Our coldest weather comes when there are anti-cyclonic conditions: in other words, when there are clear, frosty skies and no wind. Thus, at the very moment when there is the greatest demand for power, the wind turbines remain unproductively stationary.
Then there is the great solar panels scam.
The Government wants each household to invest £12,500 in solar panels while admitting these will – at current market rates – generate only £130 worth of electricity per year.
The actual energy derived from a solar panel will not exceed that used to make the panel in the first place, deliver it, fix it in place and maintain it.
Put another way, a 2.5 kilowatt solar system costs about £15,000 and should produce about 2,200 kilowatt hours. At market rate, this works out at about £210 per year. So the system only pays for itself after 70 years.
A large-scale investment in nuclear power would provide for all our energy needs for the foreseeable future. But for those who have qualms about atomic power stations, there are other more conventional and utterly reliable sources of energy in Britain.
The country is built on huge coal deposits.

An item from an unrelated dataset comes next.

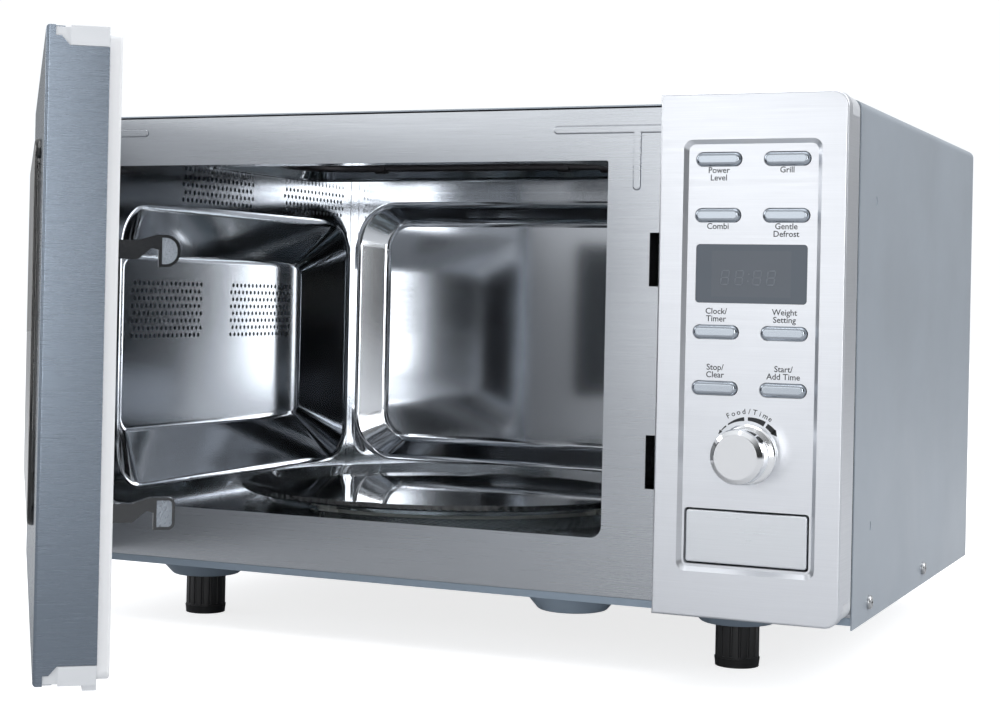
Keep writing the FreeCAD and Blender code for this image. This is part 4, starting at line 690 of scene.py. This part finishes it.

And it is not a question of returning to a century- old dirty, dangerous and inefficient technology to extract it. There are new mining methodologies which are safer, cleaner and infinitely more efficient than the old pits.
Practical measures are required now. It is dispiriting to see fanciful schemes and useless gestures in place of an energy policy.
Jonathan Swift satirised a method for extracting moonbeams out of cucumbers.
That’s about the level of practical wisdom being shown by the Government.